8. Usage of WirelessHART Implementation

In this section, we provide some examples of usages of the WirelessHART simulator that can help network/control engineers, as well as protocol designers.

8.1. Feasibility Study of WirelessHART in Different Application Scenarios

Network engineers can check the feasibility of using the WirelessHART network in various application scenarios with different requirements very easily with our implementation. By having predefined application scenarios, i.e., the number and position of nodes, as well as the sampling rates of sensor nodes, they can study whether the NM can allocate sufficient resources/bandwidth in those scenarios or not. The network designers can also study the network coverage and connectivity characteristics. For example, by considering the network topology in the NM, additional routers might be deployed in the network, if the sensor and actuators are not covered or if the constructed graphs are unreliable. The control engineers can also study the possible data delivery delay in the control loop.

By using the Tcl scripts, such as WHnode-down, WHlink-down, WHnode-up or WHlink-up, which the WirelessHART simulator provides, network designers can simulate node/link failure and introduce dynamicity into the network. They can evaluate whether the WirelessHART protocol and network management algorithm considered can cope with the dynamicity and disturbance in the network or not.

8.2. Evaluating Other Wireless Protocols or WirelessHART Itself

Protocol designers can use this implementation as a tool to compare the performance of other wireless protocols with WirelessHART. They can easily extend this simulator to develop new protocols or simulate other existing protocols, like the ISA100.11a standard. That way, they can assess whether a distributed management approach is better in coping with highly dynamic situations in a timely manner than centralized approaches, like WirelessHART, as we did in [32].

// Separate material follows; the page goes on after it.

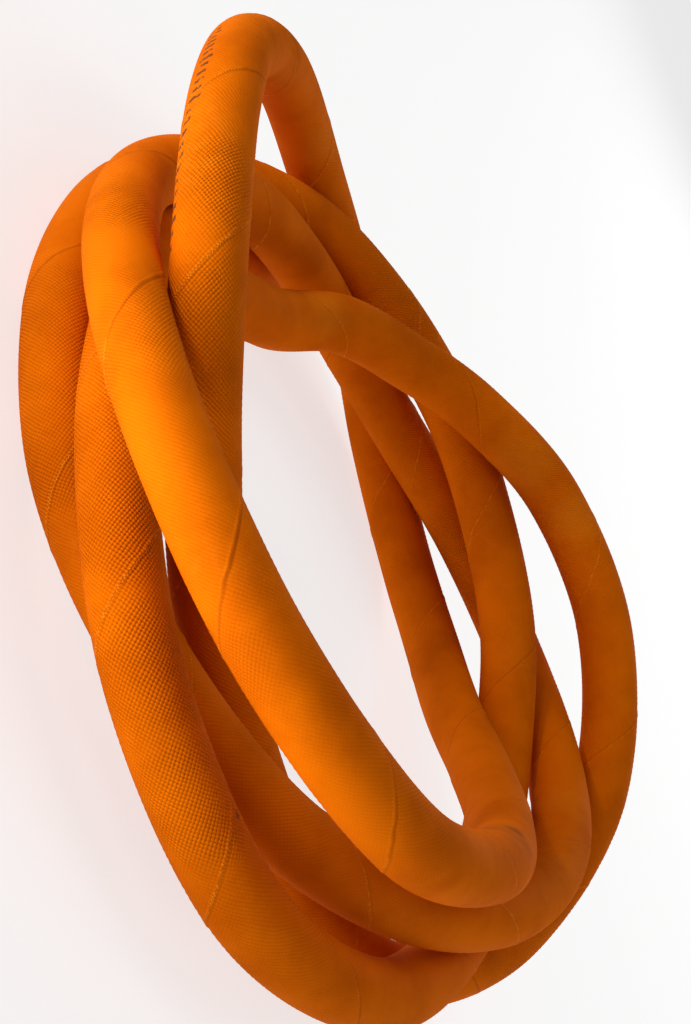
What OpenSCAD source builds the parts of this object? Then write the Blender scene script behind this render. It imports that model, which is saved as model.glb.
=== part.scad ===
// Orange rubber gas hose, 15 mm outside and 8 mm in the bore, lying in a loose coil of a little over four turns.
// The frame's origin is on the surface under the middle of the coil, with +Z up.

/* [Hose] */
// Outside diameter of the hose
hose_d = 15; // [14:0.1:15]
// Bore of the hose
bore_d = 8; // [6:0.5:9]
/* [Ends] */
// Length of the straight round stretch at each end
end_l = 28; // [20:1:28]
/* [Smoothness] */
// Sides round the outside of the coiled stretch, an even number
sides = 16; // [8:2:20]
// Rings of points from one station of the route to the next
steps = 2; // [2:1:4]

/* [Hidden] */

// The coil's stations are 22.5 degrees apart as seen from above, 16 to a turn.
// Each is the distance from the coil's middle and the height of the hose's middle.
station_step = 22.5;
first_angle = 157.5;
turn_1 = [[87, 8], [74, 10], [72, 15], [77, 20], [86, 23], [100, 23], [114, 21], [121, 20],
          [116, 22], [103, 24], [92, 26], [84, 30], [80, 35], [78, 37], [80, 37], [85, 33]];
turn_2 = [[90, 26], [90, 16], [87, 9], [86, 7.5], [89, 8], [93, 9], [97, 15], [100, 23],
          [100, 32], [99, 39], [98, 42], [98, 38], [96, 31], [90, 25], [83, 20], [76, 20]];
turn_3 = [[74, 23], [77, 25], [84, 26], [92, 26], [101, 31], [112, 40], [117, 47], [113, 51],
          [96, 50], [81, 42], [72, 32], [70, 22], [77, 14], [87, 8], [95, 9], [100, 19]];
turn_4 = [[106, 29], [107, 41], [104, 48], [100, 51], [95, 47], [86, 34], [82, 22], [85, 14],
          [95, 9], [107, 9], [115, 23], [113, 44], [100, 56], [82, 56], [66, 48], [58, 38], [53, 31]];
coil = concat(turn_1, turn_2, turn_3, turn_4);
// The middle that the distances are measured from
middle = [-1.2, 10.4];

// Where the round end stretches meet the coil: both run along Y
start_at = [-86, 70, 7.5];
finish_at = [-48.5, 1, 24];

// The swept stretch reaches this far into each round end stretch
lap = 2;
bore_sides = sides / 2;
// The sweep stands just inside the round end's surface and just outside its bore
outer_r = hose_d / 2 - 0.02;
inner_r = (bore_d / 2 + 0.05) / cos(180 / bore_sides);

function station(i) =
    let(a = first_angle + i * station_step)
    [middle[0] + coil[i][0] * cos(a), middle[1] + coil[i][0] * sin(a), coil[i][1]];
route = [start_at, for (i = [0:len(coil) - 1]) station(i), finish_at];
last = len(route) - 1;

function unit(v) = v / norm(v);
// The slope of the route at a station leans the way from the one before to the one after
function slope(i) =
    i == 0 ? [0, -norm(route[1] - route[0]), 0] :
    i == last ? [0, -norm(route[last] - route[last - 1]), 0] :
    (route[i + 1] - route[i - 1]) / 2;
// A smooth curve from station i to the next, with t from 0 to 1, and its direction
function point_at(i, t) =
    (2 * t ^ 3 - 3 * t ^ 2 + 1) * route[i] + (t ^ 3 - 2 * t ^ 2 + t) * slope(i)
    + (3 * t ^ 2 - 2 * t ^ 3) * route[i + 1] + (t ^ 3 - t ^ 2) * slope(i + 1);
function heading(i, t) = unit(
    (6 * t ^ 2 - 6 * t) * route[i] + (3 * t ^ 2 - 4 * t + 1) * slope(i)
    + (6 * t - 6 * t ^ 2) * route[i + 1] + (3 * t ^ 2 - 2 * t) * slope(i + 1));

// Where each ring stands and which way it faces
places = [for (i = [0:last - 1], k = [0:steps - 1]) [point_at(i, k / steps), heading(i, k / steps)]];
rings = concat(
    [[start_at + [0, lap, 0], [0, -1, 0]]],
    places,
    [[finish_at, [0, -1, 0]], [finish_at - [0, lap, 0], [0, -1, 0]]]);
ring_count = len(rings);

function ring(place, r, n) =
    let(side = unit(cross([0, 0, 1], place[1])), up = cross(place[1], side))
    [for (k = [0:n - 1]) place[0] + r * (cos(360 * k / n) * side + sin(360 * k / n) * up)];
// Two triangles between side k of ring i and the same side of the next ring
function band(i, k, n, first) =
    let(a = first + i * n + k, b = first + i * n + (k + 1) % n)
    [[a, a + n, b], [b, a + n, b + n]];
function turned(faces) = [for (f = faces) [f[0], f[2], f[1]]];
// The flat ring at an end: two outer sides go with each side of the bore
function end_face(i) =
    let(bore = ring_count * sides + i * bore_sides, skin = i * sides)
    [for (k = [0:bore_sides - 1])
        let(a = skin + 2 * k, b = bore + k, next_a = skin + (2 * k + 2) % sides, next_b = bore + (k + 1) % bore_sides)
        each [[a, a + 1, b], [b, a + 1, next_b], [next_b, a + 1, next_a]]];

module coiled_stretch() {
    skin = [for (p = rings) each ring(p, outer_r, sides)];
    bore = [for (p = rings) each ring(p, inner_r, bore_sides)];
    skin_faces = [for (i = [0:ring_count - 2], k = [0:sides - 1]) each band(i, k, sides, 0)];
    bore_faces = [for (i = [0:ring_count - 2], k = [0:bore_sides - 1])
        each turned(band(i, k, bore_sides, len(skin)))];
    polyhedron(
        concat(skin, bore),
        concat(skin_faces, bore_faces, end_face(0), turned(end_face(ring_count - 1))),
        convexity = 10);
}

// A straight round stretch with a true bore, from its inner end along +Z
module round_end() {
    difference() {
        cylinder(d = hose_d, h = end_l, $fn = 64);
        translate([0, 0, -1]) cylinder(d = bore_d, h = end_l + 2, $fn = 64);
    }
}

module hose() {
    color("darkorange") {
        coiled_stretch();
        translate(start_at) rotate([-90, 0, 0]) round_end();
        translate(finish_at) rotate([90, 0, 0]) round_end();
    }
}

hose();
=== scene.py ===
import math
import bpy
import numpy as np
from mathutils import Matrix, Vector


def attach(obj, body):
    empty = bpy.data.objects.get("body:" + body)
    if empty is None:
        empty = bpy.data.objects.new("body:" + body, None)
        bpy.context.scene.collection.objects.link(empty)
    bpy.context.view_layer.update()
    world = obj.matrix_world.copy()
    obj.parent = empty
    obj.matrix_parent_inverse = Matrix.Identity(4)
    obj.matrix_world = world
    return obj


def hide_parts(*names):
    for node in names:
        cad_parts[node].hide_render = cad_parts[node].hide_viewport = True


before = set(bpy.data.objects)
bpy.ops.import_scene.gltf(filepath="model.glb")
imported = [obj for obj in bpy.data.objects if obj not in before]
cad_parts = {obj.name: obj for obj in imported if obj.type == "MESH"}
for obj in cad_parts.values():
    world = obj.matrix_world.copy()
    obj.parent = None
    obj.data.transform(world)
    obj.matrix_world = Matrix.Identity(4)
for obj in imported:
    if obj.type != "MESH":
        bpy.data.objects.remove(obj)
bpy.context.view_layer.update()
print("frame loaded")


# ---- shader maths: a value wraps a socket, and an expression adds its Math nodes
class Value:
    def __init__(self, maker, socket):
        self.maker, self.socket = maker, socket

    def math(self, operation, *others, swap=False):
        inputs = [self, *others]
        if swap:
            inputs.reverse()
        return self.maker.node("ShaderNodeMath", dict(operation=operation), *inputs)

    def __add__(self, other): return self.math("ADD", other)
    def __sub__(self, other): return self.math("SUBTRACT", other)
    def __mul__(self, other): return self.math("MULTIPLY", other)
    def __radd__(self, other): return self.math("ADD", other, swap=True)
    def __rsub__(self, other): return self.math("SUBTRACT", other, swap=True)
    def __rmul__(self, other): return self.math("MULTIPLY", other, swap=True)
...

Designers can also test other network management algorithms and compare their performances. One can also modify the WirelessHART stack implementation and test various mechanisms used in different parts of the stack. For instance, the blind channel hopping and global blacklisting techniques, used in WirelessHART to mitigate external interferences and multi-path fading, can be substituted with other techniques, e.g., local blacklisting, and the performance of those schemes can be measured.

9. Conclusion and Future Work

We presented the complete implementation of the WirelessHART standard in the NS-2 network simulator and showed how this implementation can be used as a reference point to evaluate other wireless protocols, as well as to improve the WirelessHART stack and network management algorithm. Using sniffed traffic from the real WirelessHART network, we validated (i) the WirelessHART protocol stack and (ii) the network manager. Validation of the wireless protocol stack by using the captured traffic from other real WirelessHART networks is feasible, since our implementation effort follows the standard. However, since the standard does not specify the specific management algorithm, different implementation efforts have different characteristics. By comparing the real and simulated network managers, we found that differing network management algorithms might affect the performance of the WirelessHART network. However, it is expected and observed that the main requirements of the WirelessHART protocol, namely the provision of reliable and also real-time communication, should be fulfilled by different network manager algorithms. Consequently, when applying other network management algorithms, results may differ. Empirical analysis showed that the simulated results are quite close to the results obtained from real networks. Hence, we can make very realistic simulations with our implementation. We also demonstrate the versatility and usability of our implementation by showing some further evaluation results in diverse scenarios. In addition, the simulation model and scripts can be used for research purposes and will become available as an open source implementation in the near future.